Protesters in New York blame Biden during a pro-Palestine demonstration demanding a cease-fire in Gaza.
Photo: AP
Among Muslim Americans and Arab Americans, anger over President Biden’s approach to the Israel-Gaza war and the Middle East in general has been building for months, creating a possible threat to his prospects in November. In a New York Times-Siena College poll released last week, Donald Trump led Biden 57-25 among Arab and Muslim voters in five key battleground states; those who said they voted in 2020 reported they had supported Biden 56-35 at the time, writes ‘The Washington Post’.
Ninety-four percent of Michigan Muslims voted “uncommitted” in February’s Democratic primary, according to an exit poll. Now, as the election nears, some Arab American donors and activists are considering not just sitting out the race, but working outright to elect Trump. And in a private meeting this week in Michigan, Trump’s surrogates are going to do their best to bring them into the fold.

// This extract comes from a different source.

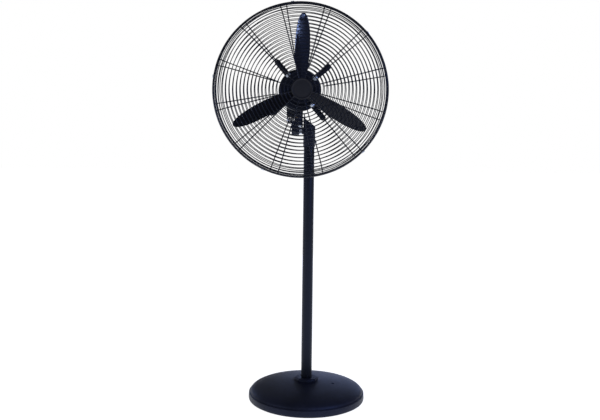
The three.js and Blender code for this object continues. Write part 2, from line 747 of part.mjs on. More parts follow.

Biden has faced criticism for not meeting with Arab community leaders in the first months after the Gaza war broke out, sending his campaign manager and then his deputy national security adviser to Michigan in his place. When Biden invited Muslim leaders to the annual White House iftar celebration last month, they declined and asked instead for a meeting on policy matters. It didn’t go well.
Sam Asaad Hanna, a Syrian American activist based in Texas, told he is working at the grass-roots level to build Arab American support for Trump via voter registration and education programs in several battleground states — many of which Biden won in 2020 with narrow margins.
“What we are seeing now in Gaza and across the region has set it backwards by decades. Everyone is thinking, how can we change this? What can we do?” he said. “That’s why people, including me, are now being more active in support of bringing Trump back to office.”
It’s not at all clear Trump would be better for Arab Americans. During his first term, he implemented multiple policies the community disliked, including arbitrary immigration restrictions from Muslim-majority countries and cutting funding for humanitarian aid for Palestinians. There’s good reason to think Trump would be even more supportive of the Israeli government than Biden. In 2017, The Post compiled a long list of negative and racist things Trump had said about Muslims.
But many activists told that Biden’s policies are so bad, they might as well roll the dice on a second Trump term.
It remains to be seen whether this nascent effort to build ties between the Trump team and Arab American leaders will bear fruit. Those assembling in Michigan represent only one segment of a very diverse Arab American community. Some of these leaders and donors may not be supporting him wholesale but are pragmatically forging relationships with Trump’s inner circle now, in case he wins.
But the fact that this opening even exists for a pro-Trump Arab American movement should be a wake-up call for the Biden team. This administration’s policies and neglect of this community is pushing it into Trump’s waiting arms. Time is running out for them to reverse this trend.